Chiusa a gennaio nonostante un attivo annuale di un milione di euro, era l'unica struttura dell'isola a prestare diversi servizi di chirurgia in caso di malformazioni, tumori o incidenti. Ma i pazienti dell'ospedale Vittorio Emanuele non si rassegnano e lanciano una petizione. «Qui, anziché tagliare i rami secchi, si ignorano le necessità degli utenti, costretti ad andare fuori», commenta Marcello Marchi, a capo del reparto oggi smantellato
Firme per riaprire il reparto maxillo-facciale «La Sicilia risparmierebbe tre milioni l’anno»
«Una volta c’erano una ventina di posti letto, sia a pagamento che gratuiti. Tutto andava bene perché era un reparto attivissimo. Ci ho trascorso un periodo e ho visto passare di tutto: da chi aveva avuto un incidente a bambini piccolissimi con le labbra malformate. Non è giusto che Catania debba perdere un simile reparto d’eccellenza». È amareggiato Mario Vittorio, catanese, 62 anni, da tempo in cura all’ospedale Vittorio Emanuele del capoluogo etneo per la ricostruzione della mandibola. Un percorso lungo, fatto di continui controlli, reso ancora più complicato dalla decisione dell’azienda ospedaliera di chiudere il reparto maxillo-facciale gestito da Marcello Marchi. Dottore romano da tempo a Catania, a capo dell’unico reparto in Sicilia a praticare sia chirurgia maxillo-facciale – presente anche a Palermo e Messina – sia plastica e microchirurgia ricostruttive. «Con un attivo di un milione di euro all’anno», spiega il medico. Che definisce la chiusura del reparto – giustificata da carenze di personale e da una conseguente riorganizzazione – come una «vergogna inconcepibile».
Tutto comincia a gennaio, quando il settore maxillo-facciale del Vittorio Emanuele viene chiuso. Ma i pazienti non si arrendono e ancora in queste settimane stanno portando avanti una petizione online per chiedere all’assessora regionale della Sanità Lucia Borsellino di intervenire. Al momento al professore Marchi sono stati assegnati solo due-tre posti letto al reparto di Ortopedia. Troppo poco per soddisfare la richiesta di interventi, considerata anche l’impossibilità di lunghi tempi di attesa. «Qui vengono persone che magari hanno un tumore alla testa o al collo – spiega il dottore – Se non posso operarli, li devo mandare altrove, perché non posso metterli in lista d’attesa». «Prima c’era una confusione da impazzire perché la gente veniva da tutte le province», racconta Vittorio, che spesso ha trascorso il suo tempo nella sala d’attesa del reparto. Una situazione che, tradotta, in numeri significa «più di seimila pazienti operati dal 2001 – aggiunge Marchi – Quando c’era il reparto ne operavamo circa 40 al mese, adesso non più di 12».
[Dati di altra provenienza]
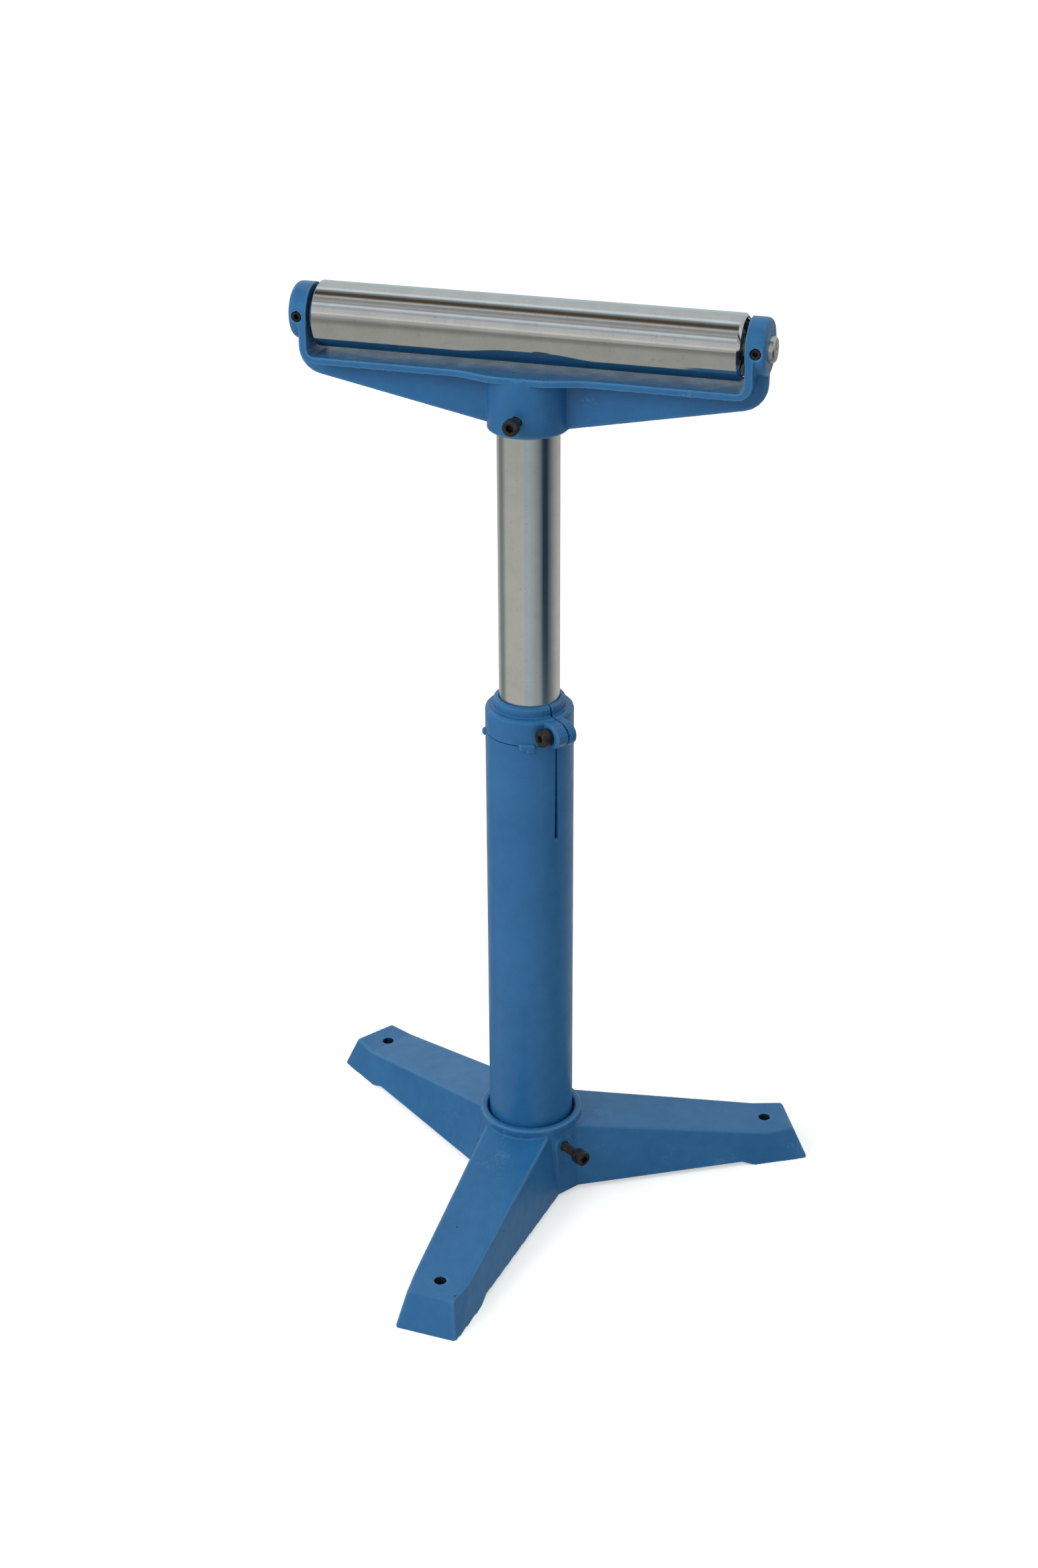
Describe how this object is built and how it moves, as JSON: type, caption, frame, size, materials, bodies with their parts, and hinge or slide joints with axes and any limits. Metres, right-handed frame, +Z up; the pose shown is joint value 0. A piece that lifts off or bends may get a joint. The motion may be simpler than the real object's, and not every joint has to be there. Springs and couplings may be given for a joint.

Un problema che ha tutto a che vedere con la salute dei cittadini ma anche con le tasche. Degli stessi pazienti e della Regione siciliana. «Il reparto maxillo-facciale è stato chiuso per mancanza di personale nel resto dell’ospedale. Personale che serviva per potenziare altri reparti, che magari sono in deficit – commenta amaro Marchi – Così, anziché tagliare i rami secchi, ignorano le necessità degli utenti e dimenticano che chi viene da noi è un’utenza povera, perché chi ha i soldi va fuori. Noi abbiamo anche numeri altissimi di bambini malformati». Operati finora «da personale specializzato e abituato nel trattare una varietà di pazienti che va dai neonati di poche settimane, delicatissimi, agli adulti». Competenze adesso smembrate in altri reparti. «Io stesso sono generale e soldato semplice al tempo stesso», sorride rassegnato Marchi.
Per chi non rientra tra i pochi posti rimasti a Catania e non può nemmeno aspettare che si liberino, resta solo l’alternativa del viaggio. A Messina, nei casi più semplici, al nord per quelli più delicati. «Ma un singolo intervento di ricostruzione della mandibola a Milano costa alla Regione siciliana 47.300 euro – spiega Marchi – Qui, con la stessa cifra, opereremmo almeno sei persone al mese. Se avessi a disposizione dai quattro ai sei posti letto, farei risparmiare alla Regione tre milioni di euro all’anno. Una cifra niente male se si considera che l’ospedale ha un deficit di 45 milioni di euro». Eppure i conti non tornano. Così come le motivazioni. «Io sono romano, sono stato nove anni negli Stati Uniti e sono tornato perché ho deciso di fare questo lavoro come fossi un missionario – conclude Marcello Marchi – Ma mi sono scontrato con il disinteresse verso le persone e i loro bisogni».